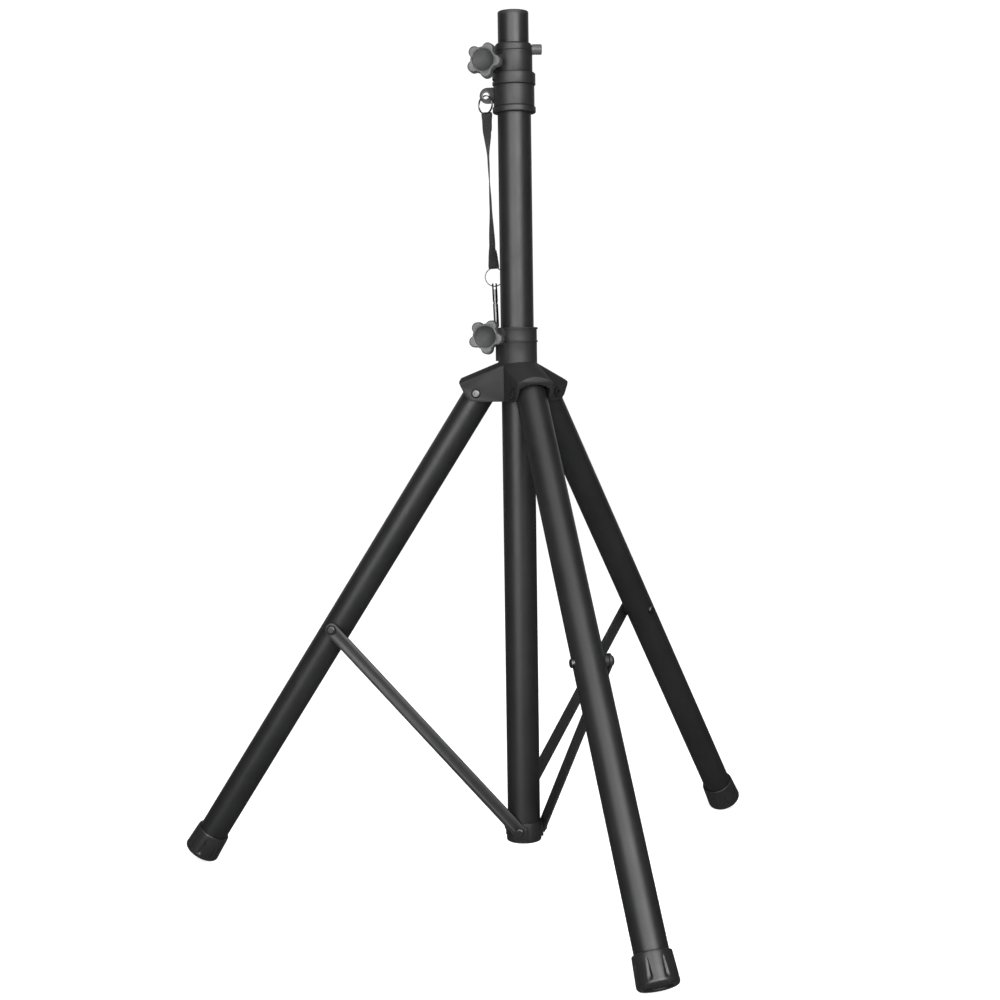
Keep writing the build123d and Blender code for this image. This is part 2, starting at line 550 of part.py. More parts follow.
# ================================================================ legs and braces
for number, azimuth in enumerate(LEG_AZIMUTHS, start=1):
    with BuildPart() as leg_tube:
        with BuildSketch(leg_section(azimuth, LEG_START)):
            Circle(LEG_R)
            Circle(LEG_R - LEG_WALL, mode=Mode.SUBTRACT)
        extrude(amount=LEG_END - LEG_START)
        for station, hole_r in ((0, 3.8), (BRACE_STATION, 3.2)):
            with BuildSketch(leg_side(azimuth, station, -20)):
                Circle(hole_r)
            extrude(amount=40, mode=Mode.SUBTRACT)
    leg_tube.part.label = f"leg_{number}_tube"
    export_step(leg_tube.part, f"parts/leg_{number}_tube.step")

    with BuildPart() as leg_plug:
        with BuildSketch(leg_section(azimuth, LEG_START)):
            Circle(LEG_R - LEG_WALL - 0.05)
        extrude(amount=26)
        with BuildSketch(leg_side(azimuth, 0, -20)):
            Circle(PIVOT_BOLT_R + RUN)
        extrude(amount=40, mode=Mode.SUBTRACT)
    leg_plug.part.label = f"leg_{number}_top_plug"
    export_step(leg_plug.part, f"parts/leg_{number}_top_plug.step")

    with BuildPart() as foot:
        with BuildSketch(leg_side(azimuth, 0, 0)):
            with BuildLine():
                Polyline(
                    (0, LEG_END + 0.5),
                    (LEG_R + SEAT, LEG_END + 0.5),
                    (LEG_R + SEAT, FOOT_START),
                    (20.0, FOOT_START),
                    (20.4, FOOT_START + 3),
                    (22.0, FOOT_END - 4),
                )
                ThreePointArc(
                    (22.0, FOOT_END - 4), (20.83, FOOT_END - 1.17), (18.0, FOOT_END)
                )
                Polyline(
                    (18.0, FOOT_END), (15.0, FOOT_END - 2), (0, FOOT_END - 2), (0, LEG_END + 0.5)
                )
            make_face()
        revolve(axis=Axis(leg_point(azimuth, 0), leg_direction(azimuth)))
        split(bisect_by=Plane.XY, keep=Keep.TOP)
    foot.part.label = f"leg_{number}_foot"
    export_step(foot.part, f"parts/leg_{number}_foot.step")

    with BuildPart() as brace_bolt:
        with BuildSketch(leg_side(azimuth, BRACE_STATION, -LEG_R - 3.0)):
            Circle(5.0)
        extrude(amount=8)
        head = brace_bolt.edges().filter_by(GeomType.CIRCLE)
        outward = Axis(origin=(0, 0, 0), direction=tangential(azimuth))
        fillet(head.sort_by(outward)[0], radius=1.8)
        with BuildSketch(leg_section(azimuth, BRACE_STATION - 20)):
            Circle(LEG_R + SEAT)
        extrude(amount=40, mode=Mode.SUBTRACT)
        with BuildSketch(leg_side(azimuth, BRACE_STATION, -LEG_R - 1)):
            Circle(RIVET_R)
        extrude(amount=LEG_R + 1 + BAR_INNER - 0.5)
    brace_bolt.part.label = f"leg_{number}_brace_bolt"
    export_step(brace_bolt.part, f"parts/leg_{number}_brace_bolt.step")

    with BuildPart() as brace_spacer:
        with BuildSketch(leg_side(azimuth, BRACE_STATION, 14)):
            Circle(6.5)
        extrude(amount=BAR_INNER - 0.5 - 14)
        with BuildSketch(leg_section(azimuth, BRACE_STATION - 20)):
            Circle(LEG_R + SEAT)
        extrude(amount=40, mode=Mode.SUBTRACT)
        with BuildSketch(leg_side(azimuth, BRACE_STATION, 0)):
            Circle(RIVET_R + SEAT)
        extrude(amount=40, mode=Mode.SUBTRACT)
    brace_spacer.part.label = f"leg_{number}_brace_spacer"
    export_step(brace_spacer.part, f"parts/leg_{number}_brace_spacer.step")

    with BuildPart() as brace_bar:
        with BuildSketch(side_plane(azimuth, BAR_OUTER)):
            with Locations((BRACE_HEAD_R / 2, BRACE_FOOT_Z + BRACE_RISE / 2)):
                SlotCenterToCenter(BRACE_LENGTH, BAR_WIDTH, rotation=BRACE_SLOPE)
            with Locations((0, BRACE_FOOT_Z), (BRACE_HEAD_R, BRACE_HEAD_Z)):
                Circle(RIVET_R + RUN, mode=Mode.SUBTRACT)
        extrude(amount=BAR_OUTER - BAR_INNER)
    brace_bar.part.label = f"brace_{number}_bar"
    export_step(brace_bar.part, f"parts/brace_{number}_bar.step")

    with BuildPart() as brace_cap:
        with BuildSketch(side_plane(azimuth, BAR_OUTER)):
            with Locations((BRACE_HEAD_R, BRACE_HEAD_Z)):
                Circle(RIVET_R)
        extrude(amount=BAR_OUTER - BAR_INNER)
        with BuildSketch(side_plane(azimuth, BAR_OUTER + RIVET_HEAD_H)):
            with Locations((BRACE_HEAD_R, BRACE_HEAD_Z)):
                Circle(RIVET_HEAD_R)
        extrude(amount=RIVET_HEAD_H)
        head = brace_cap.edges().filter_by(GeomType.CIRCLE)
        outward = Axis(origin=(0, 0, 0), direction=tangential(azimuth))
        fillet(head.sort_by(outward)[-1], radius=2.6)
    brace_cap.part.label = f"brace_{number}_cap"
    export_step(brace_cap.part, f"parts/brace_{number}_cap.step")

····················

_Given instruction_: Extract all of the data shown above without alteration.

_Response below_:
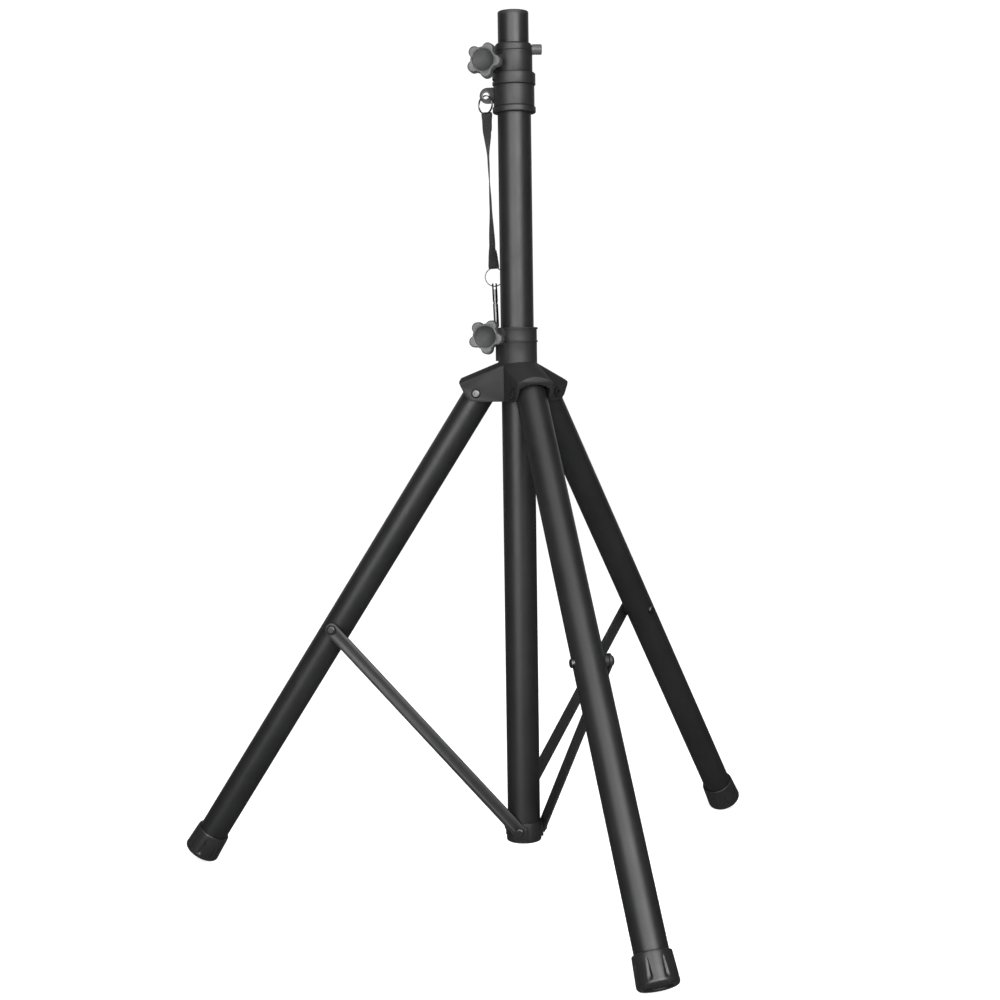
Keep writing the build123d and Blender code for this image. This is part 2, starting at line 550 of part.py. More parts follow.
# ================================================================ legs and braces
for number, azimuth in enumerate(LEG_AZIMUTHS, start=1):
    with BuildPart() as leg_tube:
        with BuildSketch(leg_section(azimuth, LEG_START)):
            Circle(LEG_R)
            Circle(LEG_R - LEG_WALL, mode=Mode.SUBTRACT)
        extrude(amount=LEG_END - LEG_START)
        for station, hole_r in ((0, 3.8), (BRACE_STATION, 3.2)):
            with BuildSketch(leg_side(azimuth, station, -20)):
                Circle(hole_r)
            extrude(amount=40, mode=Mode.SUBTRACT)
    leg_tube.part.label = f"leg_{number}_tube"
    export_step(leg_tube.part, f"parts/leg_{number}_tube.step")

    with BuildPart() as leg_plug:
        with BuildSketch(leg_section(azimuth, LEG_START)):
            Circle(LEG_R - LEG_WALL - 0.05)
        extrude(amount=26)
        with BuildSketch(leg_side(azimuth, 0, -20)):
            Circle(PIVOT_BOLT_R + RUN)
        extrude(amount=40, mode=Mode.SUBTRACT)
    leg_plug.part.label = f"leg_{number}_top_plug"
    export_step(leg_plug.part, f"parts/leg_{number}_top_plug.step")

    with BuildPart() as foot:
        with BuildSketch(leg_side(azimuth, 0, 0)):
            with BuildLine():
                Polyline(
                    (0, LEG_END + 0.5),
                    (LEG_R + SEAT, LEG_END + 0.5),
                    (LEG_R + SEAT, FOOT_START),
                    (20.0, FOOT_START),
                    (20.4, FOOT_START + 3),
                    (22.0, FOOT_END - 4),
                )
                ThreePointArc(
                    (22.0, FOOT_END - 4), (20.83, FOOT_END - 1.17), (18.0, FOOT_END)
                )
                Polyline(
                    (18.0, FOOT_END), (15.0, FOOT_END - 2), (0, FOOT_END - 2), (0, LEG_END + 0.5)
                )
            make_face()
        revolve(axis=Axis(leg_point(azimuth, 0), leg_direction(azimuth)))
        split(bisect_by=Plane.XY, keep=Keep.TOP)
    foot.part.label = f"leg_{number}_foot"
    export_step(foot.part, f"parts/leg_{number}_foot.step")

    with BuildPart() as brace_bolt:
        with BuildSketch(leg_side(azimuth, BRACE_STATION, -LEG_R - 3.0)):
            Circle(5.0)
        extrude(amount=8)
        head = brace_bolt.edges().filter_by(GeomType.CIRCLE)
        outward = Axis(origin=(0, 0, 0), direction=tangential(azimuth))
        fillet(head.sort_by(outward)[0], radius=1.8)
        with BuildSketch(leg_section(azimuth, BRACE_STATION - 20)):
            Circle(LEG_R + SEAT)
        extrude(amount=40, mode=Mode.SUBTRACT)
        with BuildSketch(leg_side(azimuth, BRACE_STATION, -LEG_R - 1)):
            Circle(RIVET_R)
        extrude(amount=LEG_R + 1 + BAR_INNER - 0.5)
    brace_bolt.part.label = f"leg_{number}_brace_bolt"
    export_step(brace_bolt.part, f"parts/leg_{number}_brace_bolt.step")

    with BuildPart() as brace_spacer:
        with BuildSketch(leg_side(azimuth, BRACE_STATION, 14)):
            Circle(6.5)
        extrude(amount=BAR_INNER - 0.5 - 14)
        with BuildSketch(leg_section(azimuth, BRACE_STATION - 20)):
            Circle(LEG_R + SEAT)
        extrude(amount=40, mode=Mode.SUBTRACT)
        with BuildSketch(leg_side(azimuth, BRACE_STATION, 0)):
            Circle(RIVET_R + SEAT)
        extrude(amount=40, mode=Mode.SUBTRACT)
    brace_spacer.part.label = f"leg_{number}_brace_spacer"
    export_step(brace_spacer.part, f"parts/leg_{number}_brace_spacer.step")

    with BuildPart() as brace_bar:
        with BuildSketch(side_plane(azimuth, BAR_OUTER)):
            with Locations((BRACE_HEAD_R / 2, BRACE_FOOT_Z + BRACE_RISE / 2)):
                SlotCenterToCenter(BRACE_LENGTH, BAR_WIDTH, rotation=BRACE_SLOPE)
            with Locations((0, BRACE_FOOT_Z), (BRACE_HEAD_R, BRACE_HEAD_Z)):
                Circle(RIVET_R + RUN, mode=Mode.SUBTRACT)
        extrude(amount=BAR_OUTER - BAR_INNER)
    brace_bar.part.label = f"brace_{number}_bar"
    export_step(brace_bar.part, f"parts/brace_{number}_bar.step")

    with BuildPart() as brace_cap:
        with BuildSketch(side_plane(azimuth, BAR_OUTER)):
            with Locations((BRACE_HEAD_R, BRACE_HEAD_Z)):
                Circle(RIVET_R)
        extrude(amount=BAR_OUTER - BAR_INNER)
        with BuildSketch(side_plane(azimuth, BAR_OUTER + RIVET_HEAD_H)):
            with Locations((BRACE_HEAD_R, BRACE_HEAD_Z)):
                Circle(RIVET_HEAD_R)
        extrude(amount=RIVET_HEAD_H)
        head = brace_cap.edges().filter_by(GeomType.CIRCLE)
        outward = Axis(origin=(0, 0, 0), direction=tangential(azimuth))
        fillet(head.sort_by(outward)[-1], radius=2.6)
    brace_cap.part.label = f"brace_{number}_cap"
    export_step(brace_cap.part, f"parts/brace_{number}_cap.step")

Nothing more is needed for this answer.